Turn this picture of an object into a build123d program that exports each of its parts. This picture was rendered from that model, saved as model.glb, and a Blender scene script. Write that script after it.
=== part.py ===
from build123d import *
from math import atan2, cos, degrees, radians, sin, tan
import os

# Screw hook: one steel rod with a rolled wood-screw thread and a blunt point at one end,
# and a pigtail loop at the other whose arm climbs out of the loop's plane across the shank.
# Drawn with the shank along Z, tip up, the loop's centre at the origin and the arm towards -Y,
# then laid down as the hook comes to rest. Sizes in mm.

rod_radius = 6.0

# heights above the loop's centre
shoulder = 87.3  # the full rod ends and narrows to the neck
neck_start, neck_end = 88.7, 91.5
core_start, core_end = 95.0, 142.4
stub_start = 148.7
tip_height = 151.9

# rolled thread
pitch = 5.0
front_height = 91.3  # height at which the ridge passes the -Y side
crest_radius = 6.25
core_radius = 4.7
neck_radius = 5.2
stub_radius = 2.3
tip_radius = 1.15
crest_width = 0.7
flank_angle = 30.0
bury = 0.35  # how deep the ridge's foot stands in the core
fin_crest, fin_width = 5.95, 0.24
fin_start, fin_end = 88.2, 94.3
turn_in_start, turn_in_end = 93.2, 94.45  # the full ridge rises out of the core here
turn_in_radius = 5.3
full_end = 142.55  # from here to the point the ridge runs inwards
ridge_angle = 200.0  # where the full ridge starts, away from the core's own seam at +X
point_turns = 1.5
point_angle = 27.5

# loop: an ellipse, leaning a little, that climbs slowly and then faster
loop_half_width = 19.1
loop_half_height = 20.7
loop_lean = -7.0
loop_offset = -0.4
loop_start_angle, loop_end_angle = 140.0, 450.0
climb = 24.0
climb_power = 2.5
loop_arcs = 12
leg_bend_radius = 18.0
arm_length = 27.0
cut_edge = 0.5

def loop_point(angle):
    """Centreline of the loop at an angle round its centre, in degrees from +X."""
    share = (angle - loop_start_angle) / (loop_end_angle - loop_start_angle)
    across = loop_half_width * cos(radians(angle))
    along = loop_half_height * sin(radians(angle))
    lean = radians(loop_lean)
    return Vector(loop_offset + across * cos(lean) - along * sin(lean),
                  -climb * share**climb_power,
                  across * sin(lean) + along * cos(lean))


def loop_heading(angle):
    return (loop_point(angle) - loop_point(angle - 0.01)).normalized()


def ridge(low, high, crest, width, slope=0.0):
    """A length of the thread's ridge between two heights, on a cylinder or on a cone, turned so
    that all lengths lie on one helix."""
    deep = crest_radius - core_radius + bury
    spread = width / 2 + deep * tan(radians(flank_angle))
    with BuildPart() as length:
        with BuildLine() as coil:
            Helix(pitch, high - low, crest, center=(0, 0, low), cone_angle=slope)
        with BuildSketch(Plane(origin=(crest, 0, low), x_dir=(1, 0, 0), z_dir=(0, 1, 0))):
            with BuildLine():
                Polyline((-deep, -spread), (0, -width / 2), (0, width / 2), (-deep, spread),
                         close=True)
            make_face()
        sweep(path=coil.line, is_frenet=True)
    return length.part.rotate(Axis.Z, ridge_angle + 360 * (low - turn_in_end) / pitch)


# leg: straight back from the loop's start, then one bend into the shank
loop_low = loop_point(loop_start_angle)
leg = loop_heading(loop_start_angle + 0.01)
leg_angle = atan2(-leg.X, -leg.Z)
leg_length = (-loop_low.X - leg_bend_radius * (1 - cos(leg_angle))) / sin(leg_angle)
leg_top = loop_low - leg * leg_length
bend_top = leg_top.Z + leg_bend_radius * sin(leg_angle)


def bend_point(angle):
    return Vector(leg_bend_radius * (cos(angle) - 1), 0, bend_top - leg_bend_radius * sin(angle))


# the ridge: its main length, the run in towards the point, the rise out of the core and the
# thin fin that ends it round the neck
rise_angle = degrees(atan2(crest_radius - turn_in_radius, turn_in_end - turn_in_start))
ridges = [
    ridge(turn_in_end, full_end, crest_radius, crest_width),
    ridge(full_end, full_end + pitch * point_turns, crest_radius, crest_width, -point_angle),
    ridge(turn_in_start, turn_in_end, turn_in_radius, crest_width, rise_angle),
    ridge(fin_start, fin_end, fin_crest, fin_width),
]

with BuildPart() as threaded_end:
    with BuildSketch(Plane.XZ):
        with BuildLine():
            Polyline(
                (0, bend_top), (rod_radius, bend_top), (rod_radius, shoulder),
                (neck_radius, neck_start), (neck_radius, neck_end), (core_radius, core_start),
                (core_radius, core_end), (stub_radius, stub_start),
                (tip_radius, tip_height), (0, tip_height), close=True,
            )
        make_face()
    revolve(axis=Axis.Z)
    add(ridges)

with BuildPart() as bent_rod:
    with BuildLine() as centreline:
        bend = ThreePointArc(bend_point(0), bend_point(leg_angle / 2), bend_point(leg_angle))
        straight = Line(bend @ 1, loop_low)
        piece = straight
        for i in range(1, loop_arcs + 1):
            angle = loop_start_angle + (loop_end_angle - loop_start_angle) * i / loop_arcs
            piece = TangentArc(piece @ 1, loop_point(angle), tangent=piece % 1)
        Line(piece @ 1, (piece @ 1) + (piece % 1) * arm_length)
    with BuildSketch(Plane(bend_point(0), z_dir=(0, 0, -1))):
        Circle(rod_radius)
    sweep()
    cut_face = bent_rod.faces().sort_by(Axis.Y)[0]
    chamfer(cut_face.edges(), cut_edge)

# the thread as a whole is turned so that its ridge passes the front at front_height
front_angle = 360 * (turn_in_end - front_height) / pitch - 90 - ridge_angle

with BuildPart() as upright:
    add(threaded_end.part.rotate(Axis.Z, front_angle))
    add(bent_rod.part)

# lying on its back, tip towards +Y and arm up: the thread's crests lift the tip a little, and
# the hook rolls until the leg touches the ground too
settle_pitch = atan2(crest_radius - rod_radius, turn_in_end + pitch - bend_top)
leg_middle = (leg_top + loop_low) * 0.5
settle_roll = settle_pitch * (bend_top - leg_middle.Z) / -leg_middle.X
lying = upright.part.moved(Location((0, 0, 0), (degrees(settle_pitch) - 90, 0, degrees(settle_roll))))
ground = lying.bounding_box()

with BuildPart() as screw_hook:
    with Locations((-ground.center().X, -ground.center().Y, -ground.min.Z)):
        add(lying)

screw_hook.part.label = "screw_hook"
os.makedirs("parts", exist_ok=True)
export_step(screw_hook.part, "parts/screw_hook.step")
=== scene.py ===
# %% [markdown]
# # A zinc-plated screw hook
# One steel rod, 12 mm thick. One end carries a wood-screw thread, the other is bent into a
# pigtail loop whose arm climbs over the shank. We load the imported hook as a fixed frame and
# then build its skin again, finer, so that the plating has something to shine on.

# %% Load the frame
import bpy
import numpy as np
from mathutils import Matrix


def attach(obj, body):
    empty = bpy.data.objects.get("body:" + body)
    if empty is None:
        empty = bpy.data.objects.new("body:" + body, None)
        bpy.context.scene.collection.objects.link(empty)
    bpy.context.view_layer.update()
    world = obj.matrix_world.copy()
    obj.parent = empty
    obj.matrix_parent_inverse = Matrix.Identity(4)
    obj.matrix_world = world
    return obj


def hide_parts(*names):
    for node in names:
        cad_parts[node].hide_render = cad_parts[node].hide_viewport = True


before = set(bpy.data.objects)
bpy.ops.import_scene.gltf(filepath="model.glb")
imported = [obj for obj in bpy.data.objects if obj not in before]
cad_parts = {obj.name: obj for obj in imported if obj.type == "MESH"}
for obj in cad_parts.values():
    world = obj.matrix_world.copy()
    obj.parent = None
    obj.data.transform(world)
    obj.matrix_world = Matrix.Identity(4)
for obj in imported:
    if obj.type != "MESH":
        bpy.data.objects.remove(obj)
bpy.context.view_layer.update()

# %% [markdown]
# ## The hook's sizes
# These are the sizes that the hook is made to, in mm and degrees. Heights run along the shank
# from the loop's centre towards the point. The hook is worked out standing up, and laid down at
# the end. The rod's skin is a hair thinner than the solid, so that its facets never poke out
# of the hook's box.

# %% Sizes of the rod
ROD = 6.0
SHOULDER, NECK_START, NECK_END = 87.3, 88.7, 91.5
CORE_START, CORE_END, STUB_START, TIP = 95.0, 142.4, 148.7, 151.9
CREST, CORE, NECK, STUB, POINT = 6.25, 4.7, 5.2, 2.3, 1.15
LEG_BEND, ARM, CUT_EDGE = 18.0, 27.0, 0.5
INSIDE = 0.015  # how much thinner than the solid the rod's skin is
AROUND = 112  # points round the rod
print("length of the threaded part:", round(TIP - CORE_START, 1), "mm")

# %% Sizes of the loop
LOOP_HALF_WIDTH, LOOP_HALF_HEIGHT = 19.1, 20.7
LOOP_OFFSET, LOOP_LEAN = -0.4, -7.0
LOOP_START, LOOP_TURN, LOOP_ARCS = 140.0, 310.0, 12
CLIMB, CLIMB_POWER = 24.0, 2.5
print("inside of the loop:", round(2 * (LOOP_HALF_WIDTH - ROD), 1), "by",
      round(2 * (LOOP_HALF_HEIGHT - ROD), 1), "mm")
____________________
• [TASK TO COMPLETE]
Which lines contain "update"? Copy each of them.

• [ANSWER FOR THE TASK]
    bpy.context.view_layer.update()
bpy.context.view_layer.update()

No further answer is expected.